The discontinuation of the Public Switched Telephone Network (PSTN) in the UK, scheduled for 2025, is causing concern for many businesses reliant on the ageing network. With the cessation of PSTN, these businesses urgently need to migrate to digital communication services.
Despite a stop-sell date of September 2023, after which no new orders for PSTN services or significant changes to existing services can be made, the necessary transition away from the PSTN network is not happening quickly enough, according to experts.
This lack of movement is prompting calls from UK councils for more support for the shift to digital telephone systems. James Smith, Head of Pre Sales at M247, offers businesses recommendations to mitigate challenges in transitioning to the new digital communication infrastructure.
M247's research found that 54% of businesses are not fully informed about the pending PSTN switch-off. Alarmingly, 88% of UK businesses still operate analogue services on the PSTN network.
Services like alarm systems and legacy voice systems that rely on PSTN lines are significant reasons for this hesitancy. Smith emphasises that these businesses must be proactive or they risk severe disruption with the enforced switch-off.
He suggests that businesses should view this switch-off as an opportunity to tackle broader digital transformation strategies. According to the data, 63% of businesses who have already migrated away from the PSTN network did so as part of their wider digital transformation strategy.
The Federation of Small Businesses (FSB) supports this, stating that small UK businesses are embracing digital transformation at a faster pace than ever before.
Moreover, businesses that have moved away from the PSTN network are reaping digital benefits, according to M247's research. About 54% of survey respondents experienced improved flexibility, and 42% reported enhanced technical capabilities, like call recording and transcription, after leaving the PSTN network.
However, to fully utilise these digital facilities, businesses must ensure that their IT hardware, such as handsets and devices, are up-to-date and compatible with newer 'softphone' capabilities.
Ensuring a smooth transition to the new digital infrastructure also includes enlisting the help of dedicated service providers.

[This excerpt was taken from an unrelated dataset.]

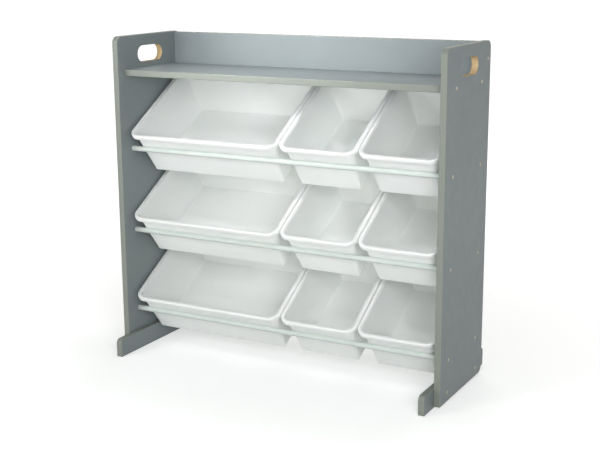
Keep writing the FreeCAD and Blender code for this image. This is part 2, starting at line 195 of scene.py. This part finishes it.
def between(tree, factor, low, high, start=0.3, end=0.7):
    # the factor from start to end, spread from low to high
    spread = tree.nodes.new("ShaderNodeMapRange")
    spread.inputs["From Min"].default_value = start
    spread.inputs["From Max"].default_value = end
    spread.inputs["To Min"].default_value = low
    spread.inputs["To Max"].default_value = high
    link(tree, factor, spread.inputs["Value"])
    return spread.outputs["Result"]


def mixColours(tree, factor, first, second):
    mix = tree.nodes.new("ShaderNodeMix")
    mix.data_type = "RGBA"
    link(tree, factor, mix.inputs["Factor"])
    for place, colour in ((6, first), (7, second)):
        if isinstance(colour, tuple):
            mix.inputs[place].default_value = (*colour, 1)
        else:
            link(tree, colour, mix.inputs[place])
    return mix.outputs[2]


def addBump(tree, shader, height, depth, strength=1.0):
    bump = addNode(tree, "ShaderNodeBump", Distance=depth, Strength=strength)
    link(tree, height, bump.inputs["Height"])
    link(tree, bump.outputs["Normal"], shader.inputs["Normal"])


paint = {
    "face": (0.198, 0.224, 0.235),
    "faceLight": (0.209, 0.236, 0.246),
    "edge": (0.225, 0.240, 0.217),
    "edgeLight": (0.236, 0.251, 0.227),
    "worn": (0.300, 0.270, 0.205),
    "board": (0.48, 0.345, 0.19),
    "boardDark": (0.40, 0.28, 0.14),
    "boardLight": (0.53, 0.40, 0.24),
}


def satinPaint(name, colour, lighter, roughness):
    # sprayed satin paint: faint cloudy colour, a fine orange peel
    material, tree, shader = newMaterial(name)
    clouds = between(tree, objectNoise(tree, 120 * mm), 0, 1)
    link(tree, mixColours(tree, clouds, colour, lighter), shader.inputs["Base Color"])
    sheen = between(tree, objectNoise(tree, 25 * mm), roughness, roughness + 0.08)
    link(tree, sheen, shader.inputs["Roughness"])
    shader.inputs["Specular IOR Level"].default_value = 0.3
    addBump(tree, shader, objectNoise(tree, 2.2 * mm, detail=2), 0.05 * mm)
    return material


def wornPaint(name):
    # the eased corners, where the paint has rubbed thin in short patches
    material, tree, shader = newMaterial(name)
    patches = between(tree, objectNoise(tree, 14 * mm, detail=4), 0, 1, 0.60, 0.70)
    grain = between(tree, objectNoise(tree, 0.8 * mm), 0, 1)
    bare = mixColours(tree, grain, paint["edgeLight"], paint["worn"])
    link(tree, mixColours(tree, patches, paint["edge"], bare), shader.inputs["Base Color"])
    link(tree, between(tree, patches, 0.45, 0.7, 0, 1), shader.inputs["Roughness"])
    addBump(tree, shader, objectNoise(tree, 1.5 * mm, detail=2), 0.05 * mm)
    return material


def rawBoard(name):
    # routed fibreboard: warm, matt and slightly furry, with fine fibres along the board
    material, tree, shader = newMaterial(name)
    fibres = between(tree, objectNoise(tree, 1.6 * mm, detail=6, stretch=(2.5, 1, 1)), 0, 1)
    clouds = between(tree, objectNoise(tree, 18 * mm), 0, 0.5)
    base = mixColours(tree, fibres, paint["boardDark"], paint["board"])
    link(tree, mixColours(tree, clouds, base, paint["boardLight"]), shader.inputs["Base Color"])
    shader.inputs["Roughness"].default_value = 0.85
    addBump(tree, shader, fibres, 0.25 * mm)
    return material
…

These providers not only offer a range of internet connectivity options, like Single Order Generic Ethernet Access (SoGEA) or Fibre To The Premises (FTTP) broadband connections, but can also guide businesses through the migration process. Specialists can also train the workforce, ensuring maximum efficiency with the new digital solutions.
Smith suggests that by teaming up with the right technology partner, even small businesses can effectively future-proof their IT infrastructure, ensure business continuity, and deliver seamless experiences for their customers and employees.